### EXERCISE AIM
Reproduce each line exactly, including spacing and punctuation.

* start *

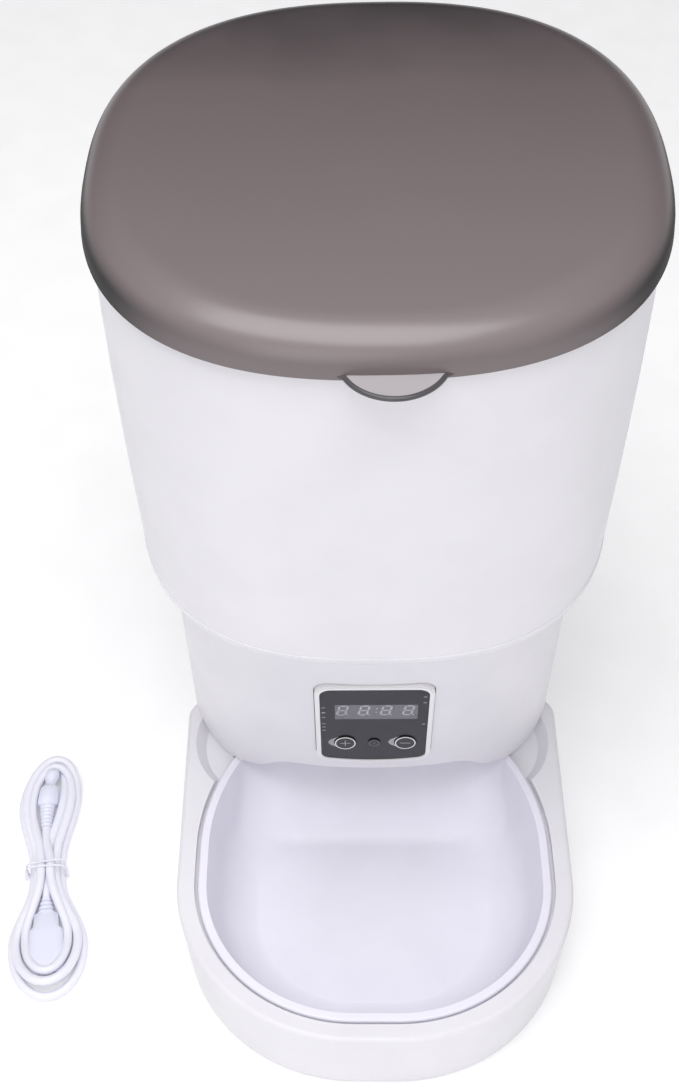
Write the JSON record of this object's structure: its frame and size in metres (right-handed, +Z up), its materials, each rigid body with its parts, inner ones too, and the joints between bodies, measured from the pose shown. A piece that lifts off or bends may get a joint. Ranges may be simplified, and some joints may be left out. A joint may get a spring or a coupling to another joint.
{
  "type": "automatic pet feeder",
  "caption": "Free-standing dry-food feeder: tapered hopper with lift-off lid, necked base with control panel, vaned dosing wheel, chute and round-fronted tray with a bowl.",
  "frame": {"origin": "on the ground, in the middle of the feeder's footprint (without the loose cable)", "axes": "+Z up, the tray and the control panel face -Y, +X to the right seen from the front"},
  "size_m": [0.3016, 0.3315, 0.3626],
  "materials": {
    "smoke_plastic": "satin translucent",
    "clear_silicone": "soft translucent",
    "white_plastic": "fine satin moulding",
    "bowl_plastic": "fine satin moulding",
    "gloss_white": "polished",
    "panel_dark": "dark gloss",
    "grey_plastic": "satin",
    "black_plastic": "satin",
    "gear_plastic": "acetal",
    "grey_rubber": "matte",
    "steel": "zinc plated",
    "brass": "turned",
    "board_green": "solder mask",
    "cell_wrap": "plain wrapped",
    "lead_jacket": "pvc",
    "cable_white": "pvc, satin",
    "plug_white": "moulded pvc"
  },
  "bodies": {
    "base": {"neck_housing": "white_plastic", "base_tray": "white_plastic", "bottom_cover": "white_plastic", "rubber_feet": "grey_rubber", "dosing_cup": "white_plastic", "food_chute": "white_plastic", "shaft_bushing": "brass", "idler_pin": "steel", "motor": "steel", "gearbox_case": "black_plastic", "gearbox_cover": "black_plastic", "panel_bezel": "gloss_white", "panel_lens": "panel_dark", "display_module": "black_plastic", "display_board": "board_green", "tact_switches": "black_plastic", "board_screws": "steel", "main_board": "board_green", "power_jack": "black_plastic", "battery_1": "cell_wrap", "battery_2": "cell_wrap", "battery_3": "cell_wrap", "battery_contacts": "steel", "cup_screws": "steel", "gearbox_screws": "steel", "cover_screws": "steel", "motor_leads": "lead_jacket", "panel_leads": "lead_jacket", "battery_leads": "lead_jacket", "cable_hank": "cable_white", "cable_tie": "cable_white", "dc_plug": "plug_white", "usb_plug": "plug_white"},
    "hopper": {"hopper": "white_plastic", "outlet_shield": "white_plastic"},
    "lid": {"lid": "smoke_plastic", "lid_seal": "clear_silicone"},
    "bowl": {"bowl": "bowl_plastic"},
    "wheel": {"wheel_hub": "grey_plastic", "wheel_vanes": "clear_silicone", "drive_shaft": "steel", "output_gear": "gear_plastic"},
    "idler": {"idler_gear": "gear_plastic"},
    "pinion": {"motor_pinion": "brass", "motor_shaft": "steel"},
    "plus_button": {"plus_button": "panel_dark"},
    "minus_button": {"minus_button": "panel_dark"},
    "power_button": {"power_button": "panel_dark"},
    "battery_door": {"battery_door": "white_plastic"}
  },
  "joints": [
    {"name": "hopper_lift", "type": "slide", "parent": "base", "child": "hopper", "axis": [0, 0, 1], "range_m": [0, 0.12]},
    {"name": "lid_lift", "type": "slide", "parent": "hopper", "child": "lid", "axis": [0, 0, 1], "range_m": [0, 0.12]},
    {"name": "bowl_tip", "type": "hinge", "parent": "base", "child": "bowl", "pos_m": [0, -0.00845, 0.046], "axis": [-1, 0, 0], "range_deg": [0, 18]},
    {"name": "wheel_spin", "type": "hinge", "parent": "base", "child": "wheel", "pos_m": [0, 0.04755, 0.14], "axis": [0, 0, 1], "continuous": true},
    {"name": "idler_spin", "type": "hinge", "parent": "base", "child": "idler", "pos_m": [0, 0.06855, 0.12], "axis": [0, 0, 1], "continuous": true},
    {"name": "pinion_spin", "type": "hinge", "parent": "base", "child": "pinion", "pos_m": [0, 0.08775, 0.115], "axis": [0, 0, 1], "continuous": true},
    {"name": "battery_door_slide", "type": "slide", "parent": "base", "child": "battery_door", "axis": [0, 1, 0], "range_m": [0, 0.085]},
    {"name": "plus_press", "type": "slide", "parent": "base", "child": "plus_button", "axis": [0, 0.9851, 0.1719], "range_m": [0, 0.0008], "stiffness_N_per_m": 1500},
    {"name": "minus_press", "type": "slide", "parent": "base", "child": "minus_button", "axis": [0, 0.9851, 0.1719], "range_m": [0, 0.0008], "stiffness_N_per_m": 1500},
    {"name": "power_press", "type": "slide", "parent": "base", "child": "power_button", "axis": [0, 0.9851, 0.1719], "range_m": [0, 0.0008], "stiffness_N_per_m": 1500}
  ],
  "couplings": [
    {"joint": "idler_spin", "follows": "wheel_spin", "ratio": -3.2},
    {"joint": "pinion_spin", "follows": "wheel_spin", "ratio": 9.6}
  ]
}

* end *

### ANSWER FOR THIS EXERCISE
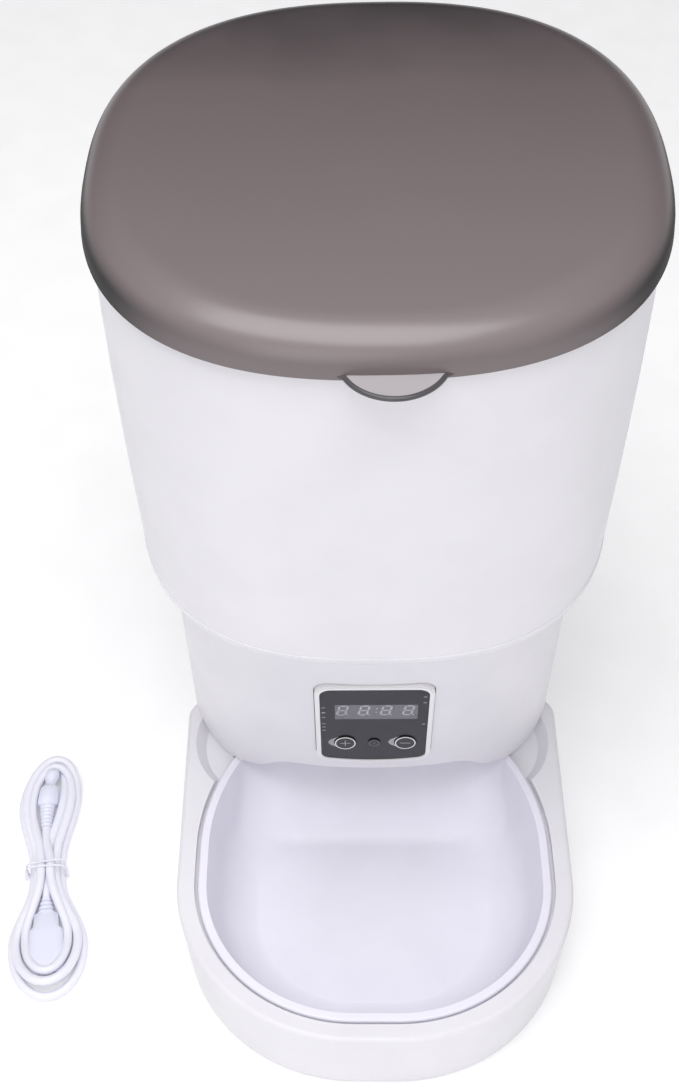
Write the JSON record of this object's structure: its frame and size in metres (right-handed, +Z up), its materials, each rigid body with its parts, inner ones too, and the joints between bodies, measured from the pose shown. A piece that lifts off or bends may get a joint. Ranges may be simplified, and some joints may be left out. A joint may get a spring or a coupling to another joint.
{
  "type": "automatic pet feeder",
  "caption": "Free-standing dry-food feeder: tapered hopper with lift-off lid, necked base with control panel, vaned dosing wheel, chute and round-fronted tray with a bowl.",
  "frame": {"origin": "on the ground, in the middle of the feeder's footprint (without the loose cable)", "axes": "+Z up, the tray and the control panel face -Y, +X to the right seen from the front"},
  "size_m": [0.3016, 0.3315, 0.3626],
  "materials": {
    "smoke_plastic": "satin translucent",
    "clear_silicone": "soft translucent",
    "white_plastic": "fine satin moulding",
    "bowl_plastic": "fine satin moulding",
    "gloss_white": "polished",
    "panel_dark": "dark gloss",
    "grey_plastic": "satin",
    "black_plastic": "satin",
    "gear_plastic": "acetal",
    "grey_rubber": "matte",
    "steel": "zinc plated",
    "brass": "turned",
    "board_green": "solder mask",
    "cell_wrap": "plain wrapped",
    "lead_jacket": "pvc",
    "cable_white": "pvc, satin",
    "plug_white": "moulded pvc"
  },
  "bodies": {
    "base": {"neck_housing": "white_plastic", "base_tray": "white_plastic", "bottom_cover": "white_plastic", "rubber_feet": "grey_rubber", "dosing_cup": "white_plastic", "food_chute": "white_plastic", "shaft_bushing": "brass", "idler_pin": "steel", "motor": "steel", "gearbox_case": "black_plastic", "gearbox_cover": "black_plastic", "panel_bezel": "gloss_white", "panel_lens": "panel_dark", "display_module": "black_plastic", "display_board": "board_green", "tact_switches": "black_plastic", "board_screws": "steel", "main_board": "board_green", "power_jack": "black_plastic", "battery_1": "cell_wrap", "battery_2": "cell_wrap", "battery_3": "cell_wrap", "battery_contacts": "steel", "cup_screws": "steel", "gearbox_screws": "steel", "cover_screws": "steel", "motor_leads": "lead_jacket", "panel_leads": "lead_jacket", "battery_leads": "lead_jacket", "cable_hank": "cable_white", "cable_tie": "cable_white", "dc_plug": "plug_white", "usb_plug": "plug_white"},
    "hopper": {"hopper": "white_plastic", "outlet_shield": "white_plastic"},
    "lid": {"lid": "smoke_plastic", "lid_seal": "clear_silicone"},
    "bowl": {"bowl": "bowl_plastic"},
    "wheel": {"wheel_hub": "grey_plastic", "wheel_vanes": "clear_silicone", "drive_shaft": "steel", "output_gear": "gear_plastic"},
    "idler": {"idler_gear": "gear_plastic"},
    "pinion": {"motor_pinion": "brass", "motor_shaft": "steel"},
    "plus_button": {"plus_button": "panel_dark"},
    "minus_button": {"minus_button": "panel_dark"},
    "power_button": {"power_button": "panel_dark"},
    "battery_door": {"battery_door": "white_plastic"}
  },
  "joints": [
    {"name": "hopper_lift", "type": "slide", "parent": "base", "child": "hopper", "axis": [0, 0, 1], "range_m": [0, 0.12]},
    {"name": "lid_lift", "type": "slide", "parent": "hopper", "child": "lid", "axis": [0, 0, 1], "range_m": [0, 0.12]},
    {"name": "bowl_tip", "type": "hinge", "parent": "base", "child": "bowl", "pos_m": [0, -0.00845, 0.046], "axis": [-1, 0, 0], "range_deg": [0, 18]},
    {"name": "wheel_spin", "type": "hinge", "parent": "base", "child": "wheel", "pos_m": [0, 0.04755, 0.14], "axis": [0, 0, 1], "continuous": true},
    {"name": "idler_spin", "type": "hinge", "parent": "base", "child": "idler", "pos_m": [0, 0.06855, 0.12], "axis": [0, 0, 1], "continuous": true},
    {"name": "pinion_spin", "type": "hinge", "parent": "base", "child": "pinion", "pos_m": [0, 0.08775, 0.115], "axis": [0, 0, 1], "continuous": true},
    {"name": "battery_door_slide", "type": "slide", "parent": "base", "child": "battery_door", "axis": [0, 1, 0], "range_m": [0, 0.085]},
    {"name": "plus_press", "type": "slide", "parent": "base", "child": "plus_button", "axis": [0, 0.9851, 0.1719], "range_m": [0, 0.0008], "stiffness_N_per_m": 1500},
    {"name": "minus_press", "type": "slide", "parent": "base", "child": "minus_button", "axis": [0, 0.9851, 0.1719], "range_m": [0, 0.0008], "stiffness_N_per_m": 1500},
    {"name": "power_press", "type": "slide", "parent": "base", "child": "power_button", "axis": [0, 0.9851, 0.1719], "range_m": [0, 0.0008], "stiffness_N_per_m": 1500}
  ],
  "couplings": [
    {"joint": "idler_spin", "follows": "wheel_spin", "ratio": -3.2},
    {"joint": "pinion_spin", "follows": "wheel_spin", "ratio": 9.6}
  ]
}